So... a little medical update real quick. Last week was my first week doing my fluids at home. The place that delivered all my supplies brought me a pump. Well for the last year and a half, I have just ran by gravity. Meaning there is no pump, we just hang the bag and let it flow. It normally takes about 1-2 hours to finish each bag. With this dumb pump is was going to take 10 hours per bag! I get 2 bags. I would be hooked up for 20 hours! With my medical background, I know how to work a pump, so I go in to try to change the flow rate. Of course, there is a code, so I call the place. They give me the code. I up it to 500ml/hour, so it would still take 2 hours per bag. I mean, that is much better than 10. Then a nice little note comes up saying the line is too small to run it that quick. Lovely, so I keep lowering it to find the fastest rate I could send it through. It ended up being 4 hours per bag. I mean, still better than 10 hours per bag, but I do have 2 toddlers that need their momma. I cannot stay locked in my room for 8 hours every week. I had to stick it out last week, but I was determined to get rid of that stupid pump by this week. I just needed regular tubing instead of the tubing that could only be used with the pump. Well after talking to the doctor she had sent an order to the company for the regular tubing. I talked to the company and they were supposed to call and set up a time for delivery. Fast forward to yesterday, I still had no call, so I called them. The lady tried to tell me that running at 100ml/hr will be faster than gravity. I have only been doing this for a year and a half, and I know that is not true. So I told her that. She then said, "okay" in the most sarcastic tone on voice. It made me so mad. I don't claim to have a lot of knowledge in things, but when it comes to my own medical issues and treatment, I have a lot of knowledge. Well, the tubing got delivered around 3:30 yesterday, and today I am hooked up and flowing quickly.
So after getting tons of supplies this is what is looked like. A mess. I had needles and tons of fluid and stuff that is not toddler safe. I then went searching for something lockable to hold everything.
Then came sally's beauty supply. This little thing was 50% off last week. Yay! It holds everything perfectly. It locks, so it keeps little hands out of it.
On to the twin cuteness!
When people think of twins, they think of the messes, trouble and fighting. That is majority of my life. "Don't hit your brother" " Don't bite your brother" "That is not nice" "Tell your brother your sorry" "please don't spill that" I say this stuff regularly, but then I get cuteness like this.
Jackson
Branson
Everything is about daddy. This day the boys were so excited to wear their "daddy shirt." If we pass any truck or tractor, it is daddy's. Even the shower is daddy's. P.S. please excuse my messy house in the background of all the pictures. I do have two toddlers.

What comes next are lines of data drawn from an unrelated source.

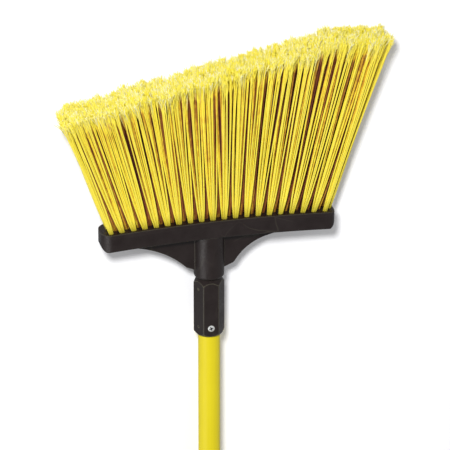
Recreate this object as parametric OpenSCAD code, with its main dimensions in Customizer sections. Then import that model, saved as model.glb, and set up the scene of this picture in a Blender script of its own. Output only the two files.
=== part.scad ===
// Upright angle broom: a crowned moulded head with fanned, slant-cut bristle tufts on a handle
// that screws in through a hexagonal collar, with a swivelling loop on its free end.
//
// The sub-parts are drawn upright, with the handle on the Z axis, the socket's mouth at Z = 0 and
// the broad front face towards -Y. lay() then turns the broom onto its back: +Y runs from the
// loop to the bristles, +Z leaves the front face, and the origin is the centre of the loop's hole.

/* [Head] */
// Length of the bar that holds the tufts
bar_length = 240; // [220:1:270]
// Depth of the bar, front to back
bar_depth = 32; // [28:1:40]
// Height of the bar, from its lower face to the deck
bar_height = 18.6; // [17:0.1:22]
// Height of the bar's lower face over the socket's mouth, at mid-length
bar_rise = 47.4; // [44:0.1:56]
// How far the bar's middle lies to the long-bristle side of the handle
bar_offset = 7.8; // [0:0.1:10]
// Radius of the crown along the bar
crown_radius = 1800; // [1500:50:3000]
// Radius of the bar's long edges
edge_radius = 1.6; // [1:0.1:2.5]
// Radius of the bar's corners in plan, at the short-bristle end
end_radius_short = 12.5; // [6:0.5:14]
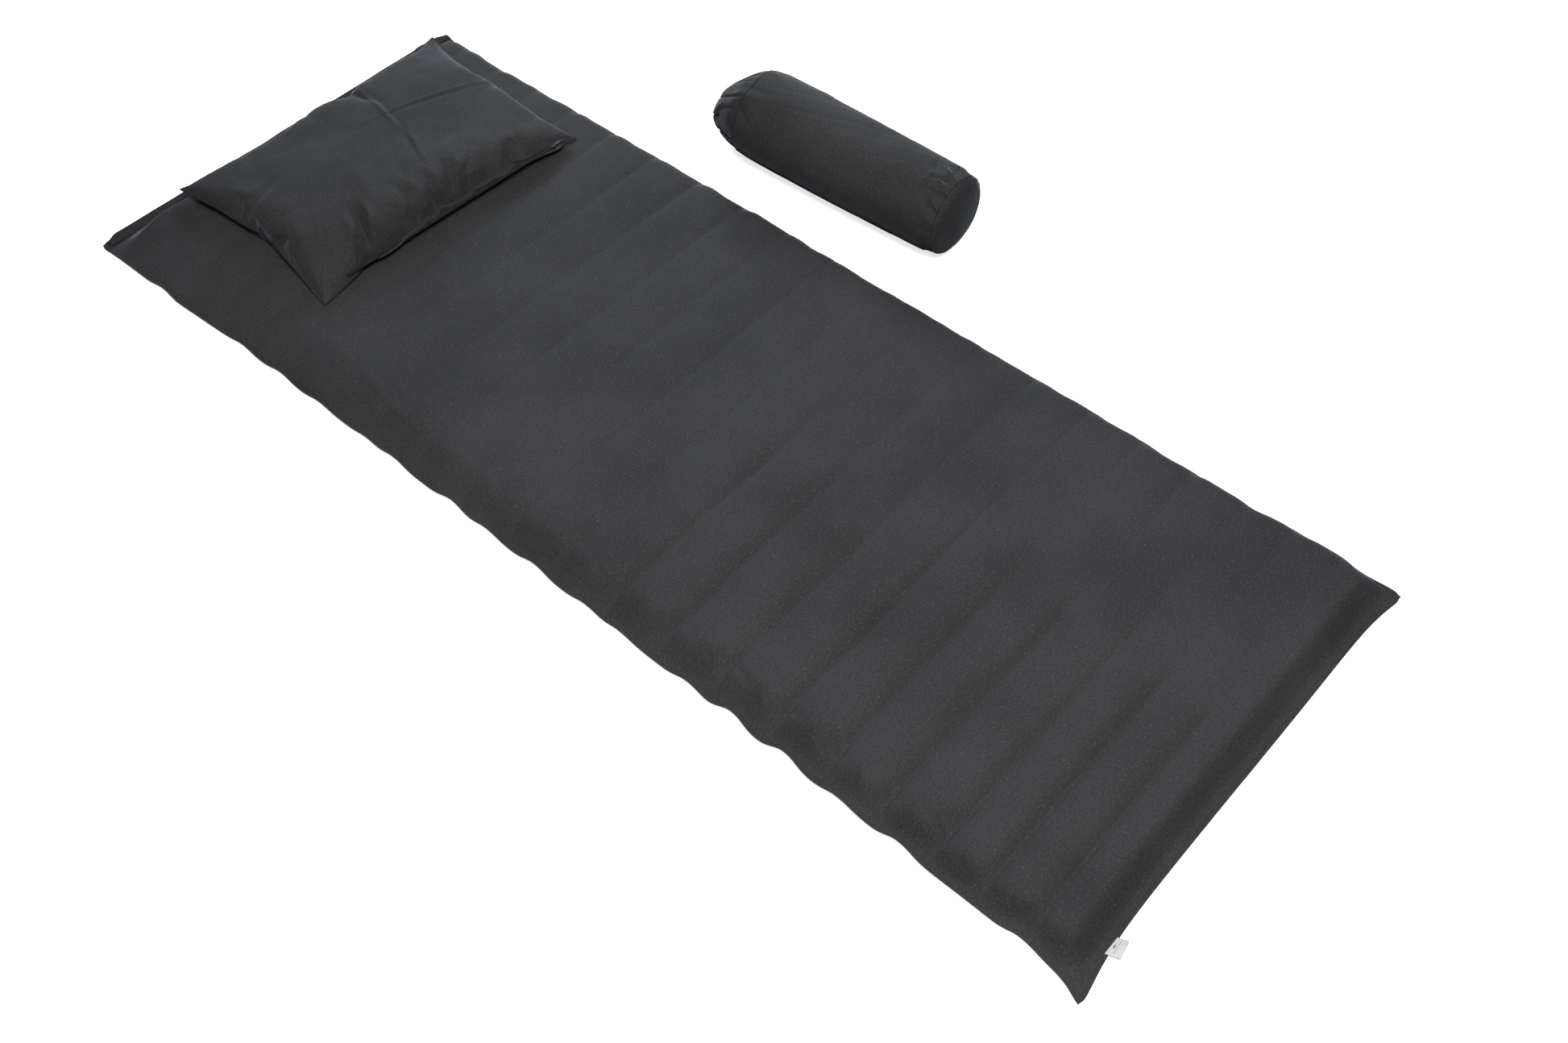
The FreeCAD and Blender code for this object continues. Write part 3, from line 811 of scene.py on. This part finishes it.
def pillow_panels():
    """The two flat panels of the pillow's cover, as grids of points that share their rim."""
    half_x, half_y = PILLOW_FLAT
    x, y = spaced(-half_x, half_x, PILLOW_STEP), spaced(-half_y, half_y, PILLOW_STEP)
    gy, gx = np.meshgrid(y, x, indexing="ij")
    crown = 12 * MM * (1 - (gx / half_x) ** 4) * (1 - (gy / half_y) ** 4)
    drift = 1.5 * MM * smooth_noise(71, gx * 14, gy * 14) * crown / crown.max()
    return np.stack([gx, gy, crown + drift], -1), np.stack([gx, gy, drift - crown], -1)


def sewn(top, bottom):
    """Two grids of points joined at their rim: points, faces, rim, and which points are the upper panel's."""
    rows, columns = top.shape[:2]
    count = rows * columns
    inside = np.zeros((rows, columns), bool)
    inside[1:-1, 1:-1] = True
    number = np.concatenate([np.arange(count), np.arange(count)])
    number[count:][inside.ravel()] = count + np.arange(inside.sum())
    quads = [grid_faces(rows, columns), grid_faces(rows, columns, start=count, flip=True)]
    points = np.concatenate([top.reshape(-1, 3), bottom[1:-1, 1:-1].reshape(-1, 3)])
    return points, number[np.concatenate(quads)], rim_of(rows, columns), np.arange(len(points)) < count


def refined(grid):
    """A grid of points with one more in the middle of each gap, on a smooth curve through its neighbours."""
    for axis in (0, 1):
        line = np.moveaxis(grid, axis, 0)
        longer = np.concatenate([2 * line[:1] - line[1:2], line, 2 * line[-1:] - line[-2:-1]])
        full = np.empty((2 * len(line) - 1, *line.shape[1:]))
        full[::2] = line
        full[1::2] = (9 * (longer[1:-2] + longer[2:-1]) - longer[:-3] - longer[3:]) / 16
        grid = np.moveaxis(full, 0, axis)
    return grid


def pillow_frame():
    """The CAD pillow's middle, run, way across, half sizes, and its seam's, top's and bottom's levels."""
    low, high = node_span("pillow_cover_top")
    run = long_axis("pillow_zip_tape")[1]
    across = np.cross((0, 0, 1), run)
    points = node_points("pillow_cover_top")
    half = np.ptp(points @ run) / 2, np.ptp(points @ across) / 2
    return (low + high) / 2, run, across, half, low[2], high[2], node_span("pillow_cover_underside")[0][2]


def pillow_outline(points, rim):
    """The blown-up bag's points as shares of its length and depth, with most of its seams' bow taken out."""
    reach = np.abs(points).max(0)
    p, q = points[:, 0] / reach[0], points[:, 1] / reach[1]
    # the filling is slack, so the seams bow in less than a full bag's would
    bow_q = np.mean((1 - np.abs(q[rim]))[np.abs(p[rim]) < 0.6])
    bow_p = np.mean((1 - np.abs(p[rim]))[np.abs(q[rim]) < 0.5])
    p = p / (1 - 0.75 * bow_p * (1 - q**2)) * (1 - np.where(p < 0, 0.055, 0.075) * (1 - q**2))
    rim_q = q / (1 - 0.95 * bow_q * (1 - p**2))
    return p, rim_q * (1 - np.where(rim_q > 0, 0.115, 0.075) * (1 - p**4)), rim_q


def pillow_shape(points, rim, is_top):
    """Puts the blown-up bag in the pillow's place: corners, crown, flat underside, creases and seam dents."""
    middle, run, across, (half_x, half_y), seam, top, bottom = pillow_frame()
    p, q, rim_q = pillow_outline(points, rim)
    shift = np.zeros((len(points), 3))
    for (cp, cq), offset in PILLOW_CORNERS.items():
        share = (1 + cp * p) * (1 + cq * q) / 4
        shift[:, :2] += share[:, None] * np.array(offset[:2]) * MM
        far = np.hypot((p - cp) * half_x, (q - cq) * half_y)
        shift[:, 2] += offset[2] * MM * np.exp(-((far / 0.085) ** 1.5))
    flat = middle[:2] + np.outer(p * half_x + shift[:, 0], run[:2])
    flat = flat + np.outer(q * half_y + shift[:, 1], across[:2])

    height = points[:, 2]
    full = np.abs(height) / np.abs(height).max()
    over, under = (top - seam) * (1 - (1 - full) ** 1.3), (bottom - seam) * (1 - (1 - full) ** 3.2)
    z = np.where(height >= 0, over, under)
    # the filling has slid forward, so the cushion is thinner towards its head-side seam
    z = z * (1 - 0.36 * fade((q + 0.15) / 1.1) * (height >= 0))
    inner = np.clip(full * 6, 0, 1)
    x, y = flat[:, 0], flat[:, 1]
    lumps = 2.2 * MM * smooth_noise(72, x * 11, y * 11) + 0.5 * MM * smooth_noise(73, x * 40, y * 40)
    z = z + is_top * inner * (lumps + crease_height(x, y, PILLOW_CREASES))
    for dents, side, reach, sink in ((FRONT_DENTS, -1, 22 * MM, 0.5), (BACK_DENTS, 1, 30 * MM, 0.4)):
        near_seam = np.exp(-np.clip(1 - side * rim_q, 0, 2) * half_y / reach)
        for at, width, depth in dents:
            dent = depth * MM * bell(p - at, width * MM / half_x) * near_seam
            flat = flat - side * np.outer(dent, across[:2])
            z = z - is_top * sink * dent * inner
    rest = bottom + 0.2 * MM
    return np.column_stack([flat, np.maximum(seam + z + shift[:, 2], rest + 1.5 * MM * (1 - inner) * is_top)])


CORD_SIDES = 8


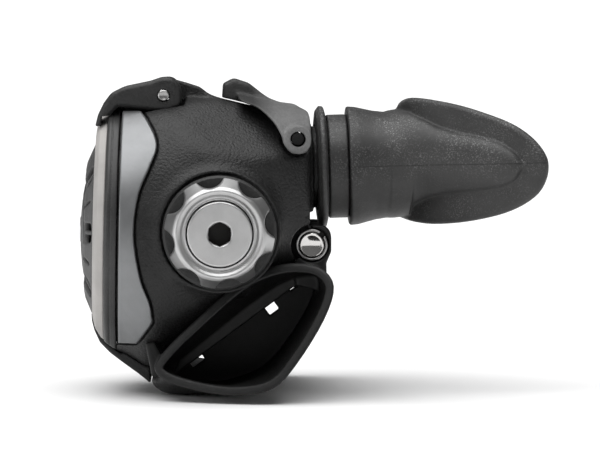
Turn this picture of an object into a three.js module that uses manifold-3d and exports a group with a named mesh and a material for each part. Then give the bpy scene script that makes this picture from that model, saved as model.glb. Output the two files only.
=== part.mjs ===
// A diver's breathing regulator second stage: the mouth-held demand valve at the end of a low-pressure hose.
//
// Modelling frame, in millimetres: the air valve's barrel lies along Y through x = 0, z = 0. The diver's face is
// towards +X and the front cover with its purge button towards -X. +Z is up. The inhalation knob is on the -Y side
// and the hose inlet on the +Y side. The exported group is shifted so that its origin is the centre of the hose
// inlet's end face.
//
// Every piece is its own closed mesh. A cut piece keeps GAP to its neighbour, and pieces that turn keep more.

import * as THREE from 'three';
import { mergeVertices } from 'three/addons/utils/BufferGeometryUtils.js';
import Module from 'manifold-3d';

const wasm = await Module();
wasm.setup();

// ---------------------------------------------------------------- driving dimensions

const GAP = 0.3;
const HOLE_CLEARANCE = 0.25; // radial, between a pin and the hole that it passes through
const WALL = 2.2; // of the moulded case
const LARGE_ROUND = 36; // sides of the cover's rings
const ROUND = 24; // sides of a round piece
const SMALL_ROUND = 16; // sides of a small one
const RING_POINTS = 24; // points round each section of the case

// Air valve, along Y
const INLET_END = 45;
const BOSS_FACE = 32.3; // outer faces of the case's two barrel bosses
const BOSS_ROOT = 28.5;
const BOSS_RADIUS = 13.2;
const BARREL_RADIUS = 7.7;
const BARREL_BORE = 5.3;
const INLET_THREAD_RADIUS = 7.15;
const INLET_BORE = 4.4;
const SHOULDER_END = 36; // the hexagon outside the case, which a hose nut tightens against
const HEXAGON_ACROSS_FLATS = 21;
const SHOULDER_RADIUS = 11.4;
const KNOB_RADIUS = 14.8;

// Front cover, in a frame of its own: its axis is X, leaning back at the top, and a = 0 is its back plane
const FRONT_X = -26.8;
const FRONT_Z = -1;
const FRONT_LEAN = THREE.MathUtils.degToRad(1.2);
const COVER_RADIUS = 33.3;
const COVER_FRONT = -4.6;
const TRIM_RADIUS = 30.1;
const GRILLE_RADIUS = 29.5;
const BUTTON_RADIUS = 13.4;
const DIAPHRAGM_RADIUS = 29.6;
const CASE_MOUTH_RADIUS = 30;
const LEDGE_RADIUS = 26.5;
const LEDGE_DEPTH = 3;

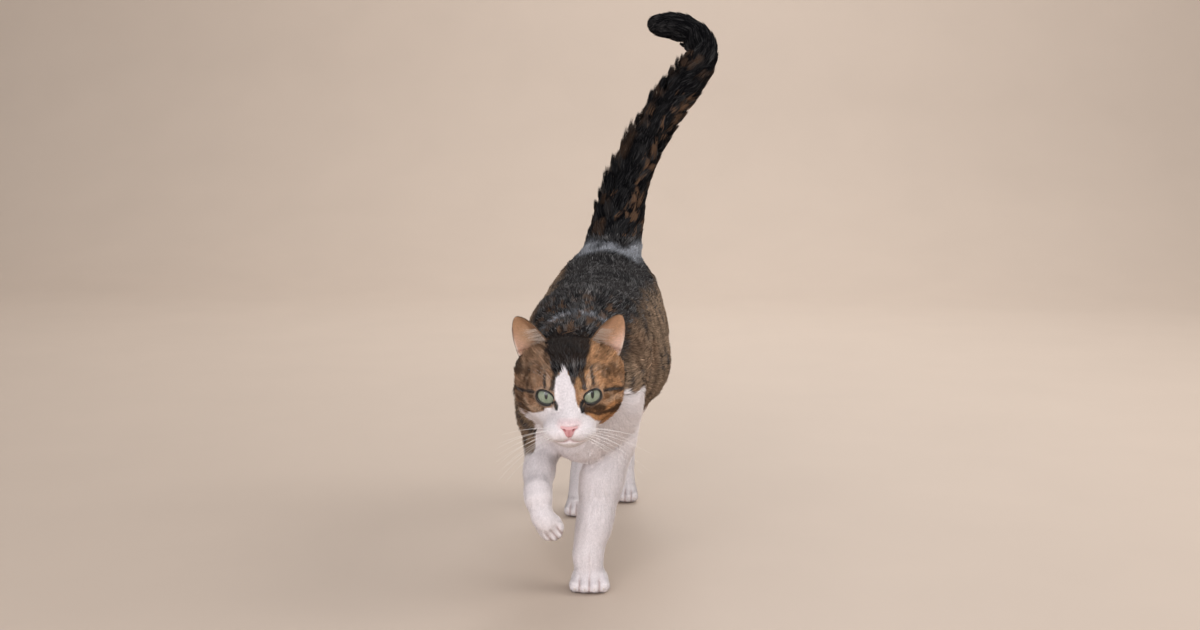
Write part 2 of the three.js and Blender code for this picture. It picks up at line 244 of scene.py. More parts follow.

So I am having a hard time thinking of funny stories of my kiddos even though I seriously laugh so hard everyday at them. I do have a funny story from yesterday. We were sitting in the truck and Daniel showed me pictures of his job from yesterday. The boys of course want to see the picture, so Daniel showed them the picture. Jackson said, "Oh my gosh." I seriously laughed so much. It was hilarious, and totally caught me off guard.
Oh something else. So we have a piano and keep some papers in the bench of it. The boys take the papers out of it and pass one around to everyone. They then go to the piano and play and sing. They think the papers are song lyrics. If you don't sing, they look at you like,"what are you doing? read the words" It is hilarious.
So this is a gross story, sorry aunt karen. So Branson is obsessed with washing his hands or water in general. It drives me crazy. So the other day Branson decided to stick his hand in his poopy pull up, so he could wash his hands. I mean that is disgusting. He literally would stay in the bathtub all day acting like shamu if I let him.
Life with boys is pretty disgusting. Yesterday, Branson was picking his nose. I told him to stop, and he told me he eats his boogers in the truck. yuck.
So Jackson is pretty much potty trained, but he cannot aim at all. One day, Branson decided to stand next to him after I told him to move. Yep, what you are thinking actually happened. Jackson peed all over Branson. Into the tub they went, which may have been Branson's plan all along. haha. "If bubby pees on me, I can take a bath."
Hopefully I will remember some not so gross stories next time. haha. Being a mom of two boys is defiantly not for the faint of heart.
Although my life is nuts and sometimes I feel like I have reached my limit, my boys are still the greatest gift God has ever given me. I hope I can teach them to be loving husbands and fathers someday. Most importantly, I hope they grow up to be God fearing men.